Exercise prompt
Note each line of the listing that contains the string "joints", and copy it.
────────────────
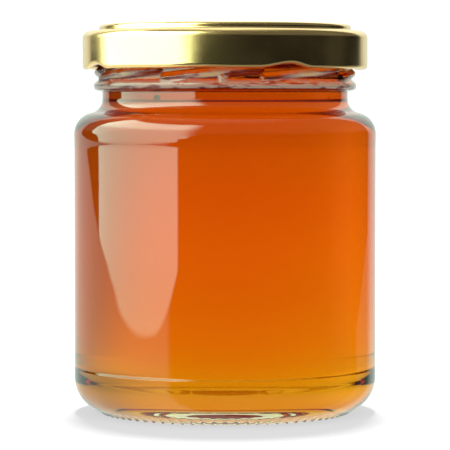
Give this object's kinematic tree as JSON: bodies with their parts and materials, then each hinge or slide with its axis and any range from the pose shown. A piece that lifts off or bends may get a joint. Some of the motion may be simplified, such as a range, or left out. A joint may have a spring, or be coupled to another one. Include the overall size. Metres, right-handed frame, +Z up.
{
  "type": "honey jar",
  "caption": "Round clear glass jar filled with amber honey, with a recessed bare side panel, a narrow threaded neck and a gold twist-off metal lid.",
  "frame": {"origin": "centre of the base, on the surface that the jar stands on", "axes": "+Z up along the jar's axis, -Y the front, +X to the right seen from the front"},
  "size_m": [0.07, 0.07, 0.0898],
  "materials": {
    "clear_glass": "clear, polished",
    "honey": "clear amber liquid, glossy",
    "gold_lacquer": "gold lacquered tinplate, glossy"
  },
  "bodies": {
    "root": {"jar_glass": "clear_glass", "honey": "honey", "lid": "gold_lacquer"}
  },
  "joints": []
}
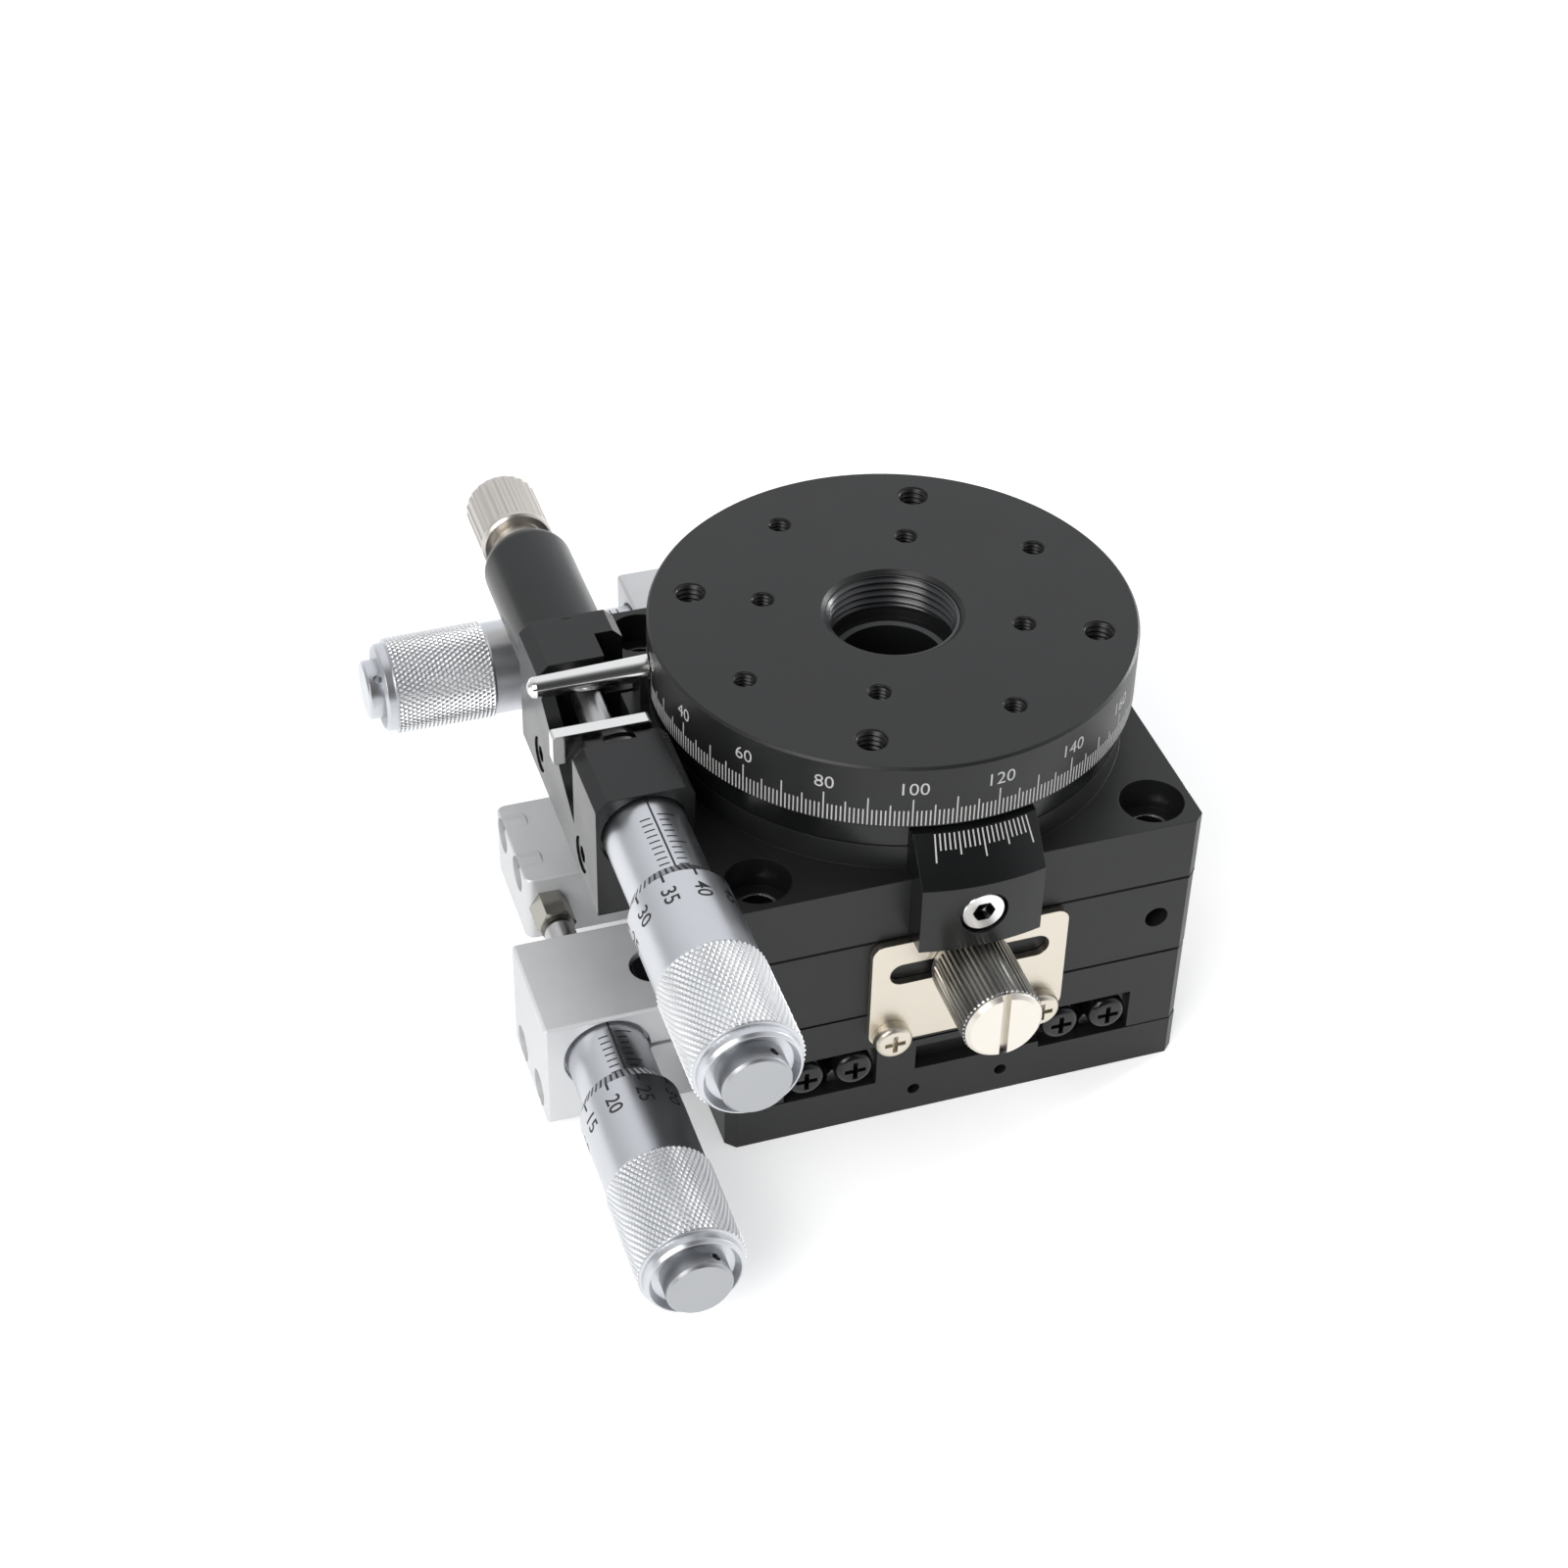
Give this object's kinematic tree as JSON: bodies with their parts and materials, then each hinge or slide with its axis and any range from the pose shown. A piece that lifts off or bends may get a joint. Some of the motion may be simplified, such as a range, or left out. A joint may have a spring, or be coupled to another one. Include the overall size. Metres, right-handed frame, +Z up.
{
  "type": "rotation stage",
  "caption": "Square linear stages with micrometer heads under a graduated rotary table, whose fine turn is a micrometer against a sprung lever.",
  "frame": {"origin": "centre of the base plate's underside", "axes": "+Z up along the table's axis, +Y the way the lower micrometer pushes its carriage, +X the way the upper one does"},
  "size_m": [0.1014, 0.1138, 0.055],
  "materials": {
    "black_anodised": "satin black anodised",
    "clear_anodised": "bead blasted, clear anodised",
    "satin_chrome": "satin chrome plated",
    "nickel": "bright nickel plated",
    "ground_steel": "ground",
    "black_steel": "black oxide",
    "bright_steel": "bright zinc plated",
    "brass": "plain"
  },
  "bodies": {
    "base": {"base_plate": "black_anodised", "y_inner_rails": "ground_steel", "y_inner_rail_end_screws": "black_steel", "y_micrometer_bracket": "clear_anodised", "y_bracket_screws": "black_steel", "y_clamp_screw": "black_steel", "y_sleeve": "satin_chrome", "y_lock_plate": "nickel", "y_lock_plate_screws": "nickel"},
    "y_carriage": {"middle_plate": "black_anodised", "y_outer_rails": "ground_steel", "x_inner_rails": "ground_steel", "middle_rail_end_screws": "black_steel", "y_anvil_bracket": "clear_anodised", "y_anvil_screw": "nickel", "middle_side_screws": "black_steel", "x_micrometer_bracket": "clear_anodised", "x_clamp_screw": "black_steel", "x_sleeve": "satin_chrome", "x_lock_plate": "nickel", "x_lock_plate_screws": "nickel"},
    "x_carriage": {"upper_plate": "black_anodised", "x_outer_rails": "ground_steel", "x_outer_rail_end_screws": "black_steel", "x_anvil_bracket": "clear_anodised", "x_anvil_screw": "nickel", "rotation_base": "black_anodised", "rotary_cap_screws": "bright_steel", "upper_side_screws": "black_steel", "bearing_outer_ring": "ground_steel", "vernier_block": "black_anodised", "rotation_bracket": "black_anodised", "r_clamp_nut": "nickel", "r_sleeve": "satin_chrome"},
    "lever": {"swing_lever": "black_anodised", "contact_plate": "nickel", "arm_pin": "nickel"},
    "table": {"rotary_table": "black_anodised", "bearing_inner_ring": "ground_steel"},
    "race_rollers": {"bearing_rollers": "ground_steel"},
    "plunger_body": {"plunger": "nickel"},
    "knob": {"plunger_knob": "nickel"},
    "x_lock": {"x_lock_screw": "nickel"},
    "y_lock": {"y_lock_screw": "nickel"},
    "x_way_rollers": {"x_roller_cages": "brass", "x_rollers": "ground_steel"},
    "y_way_rollers": {"y_roller_cages": "brass", "y_rollers": "ground_steel"},
    "x_feed": {"x_spindle": "ground_steel"},
    "x_drum": {"x_thimble": "satin_chrome", "x_thimble_cap": "satin_chrome"},
    "y_feed": {"y_spindle": "ground_steel"},
    "y_drum": {"y_thimble": "satin_chrome", "y_thimble_cap": "satin_chrome"},
    "r_feed": {"r_spindle": "ground_steel"},
    "r_drum": {"r_thimble": "satin_chrome", "r_thimble_cap": "satin_chrome"}
  },
  "joints": [
    {"name": "y_slide", "type": "slide", "parent": "base", "child": "y_carriage", "axis": [0, 1, 0], "range_m": [-0.0065, 0.0065]},
    {"name": "x_slide", "type": "slide", "parent": "y_carriage", "child": "x_carriage", "axis": [1, 0, 0], "range_m": [-0.0065, 0.0049]},
    {"name": "y_spindle_feed", "type": "slide", "parent": "base", "child": "y_feed", "axis": [0, 1, 0], "range_m": [-0.0065, 0.0065]},
    {"name": "x_spindle_feed", "type": "slide", "parent": "y_carriage", "child": "x_feed", "axis": [1, 0, 0], "range_m": [-0.0065, 0.0049]},
    {"name": "r_spindle_feed", "type": "slide", "parent": "x_carriage", "child": "r_feed", "axis": [0, 1, 0], "range_m": [-0.00038, 0.00583]},
    {"name": "y_thimble_turn", "type": "hinge", "parent": "y_feed", "child": "y_drum", "pos_m": [-0.0426, -0.04, 0.0118], "axis": [0, 1, 0], "range_deg": [-4681, 4681]},
    {"name": "x_thimble_turn", "type": "hinge", "parent": "x_feed", "child": "x_drum", "pos_m": [-0.04, 0.0426, 0.0238], "axis": [1, 0, 0], "range_deg": [-4681, 3529]},
    {"name": "r_thimble_turn", "type": "hinge", "parent": "r_feed", "child": "r_drum", "pos_m": [-0.0363, -0.04, 0.0426], "axis": [0, 1, 0], "range_deg": [-273, 4197]},
    {"name": "lever_swing", "type": "hinge", "parent": "x_carriage", "child": "lever", "pos_m": [0, 0, 0.0442], "axis": [0, 0, 1], "range_deg": [-9.21, 0.6]},
    {"name": "table_spin", "type": "hinge", "parent": "lever", "child": "table", "pos_m": [0, 0, 0.0505], "axis": [0, 0, 1], "continuous": true},
    {"name": "race_roll", "type": "hinge", "parent": "x_carriage", "child": "race_rollers", "pos_m": [0, 0, 0.036], "axis": [0, 0, 1], "continuous": true},
    {"name": "plunger_slide", "type": "slide", "parent": "x_carriage", "child": "plunger_body", "axis": [0, 1, 0], "range_m": [-0.00038, 0.00583]},
    {"name": "knob_turn", "type": "hinge", "parent": "x_carriage", "child": "knob", "pos_m": [-0.0363, 0.048, 0.0426], "axis": [0, 1, 0], "range_deg": [-180, 180]},
    {"name": "x_lock_turn", "type": "hinge", "parent": "x_carriage", "child": "x_lock", "pos_m": [0, -0.037, 0.0248], "axis": [0, -1, 0], "range_deg": [-180, 180]},
    {"name": "y_lock_turn", "type": "hinge", "parent": "y_carriage", "child": "y_lock", "pos_m": [0.037, 0, 0.0128], "axis": [1, 0, 0], "range_deg": [-180, 180]},
    {"name": "y_rollers_roll", "type": "slide", "parent": "base", "child": "y_way_rollers", "axis": [0, 1, 0], "range_m": [-0.00325, 0.00325]},
    {"name": "x_rollers_roll", "type": "slide", "parent": "y_carriage", "child": "x_way_rollers", "axis": [1, 0, 0], "range_m": [-0.00325, 0.00245]}
  ],
  "couplings": [
    {"joint": "y_thimble_turn", "follows": "y_slide", "rad_per_m": 12566},
    {"joint": "y_spindle_feed", "follows": "y_slide", "ratio": 1},
    {"joint": "y_rollers_roll", "follows": "y_slide", "ratio": 0.5},
    {"joint": "x_thimble_turn", "follows": "x_slide", "rad_per_m": 12566},
    {"joint": "x_spindle_feed", "follows": "x_slide", "ratio": 1},
    {"joint": "x_rollers_roll", "follows": "x_slide", "ratio": 0.5},
    {"joint": "r_spindle_feed", "follows": "r_thimble_turn", "m_per_rad": 0.000079577},
    {"joint": "plunger_slide", "follows": "r_thimble_turn", "m_per_rad": 0.000079577},
    {"joint": "lever_swing", "follows": "r_thimble_turn", "ratio": -0.0021922},
    {"joint": "race_roll", "follows": "table_spin", "ratio": 0.5}
  ]
}
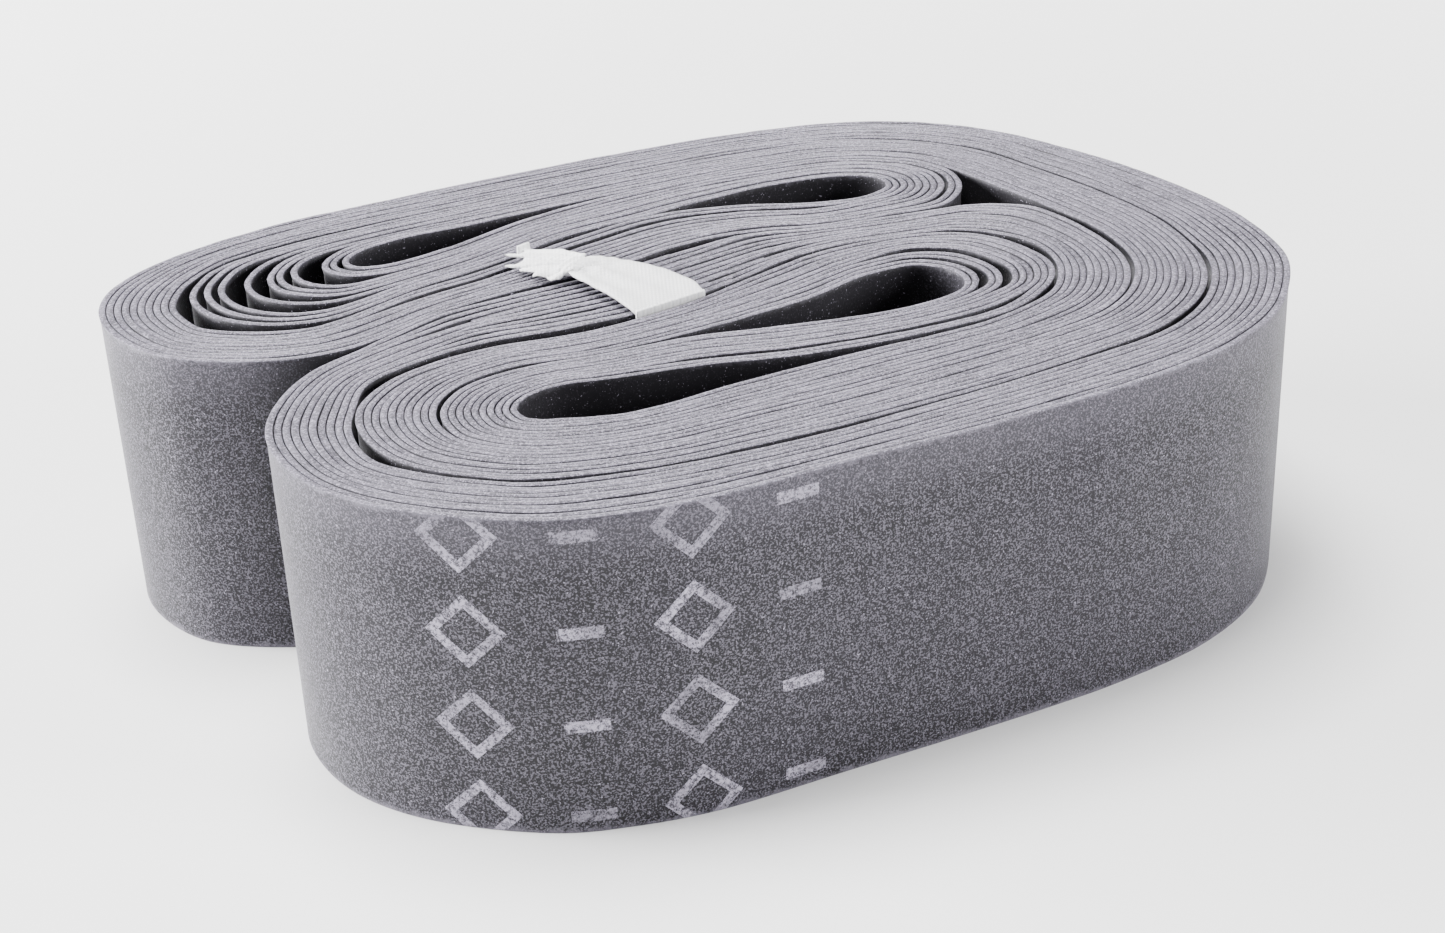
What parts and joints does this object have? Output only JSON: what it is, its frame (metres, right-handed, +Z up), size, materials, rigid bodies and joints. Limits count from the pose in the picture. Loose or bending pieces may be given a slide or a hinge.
────────────────
Finished exercise
  "joints": []
  "joints": [
What parts and joints does this object have? Output only JSON: what it is, its frame (metres, right-handed, +Z up), size, materials, rigid bodies and joints. Limits count from the pose in the picture. Loose or bending pieces may be given a slide or a hinge.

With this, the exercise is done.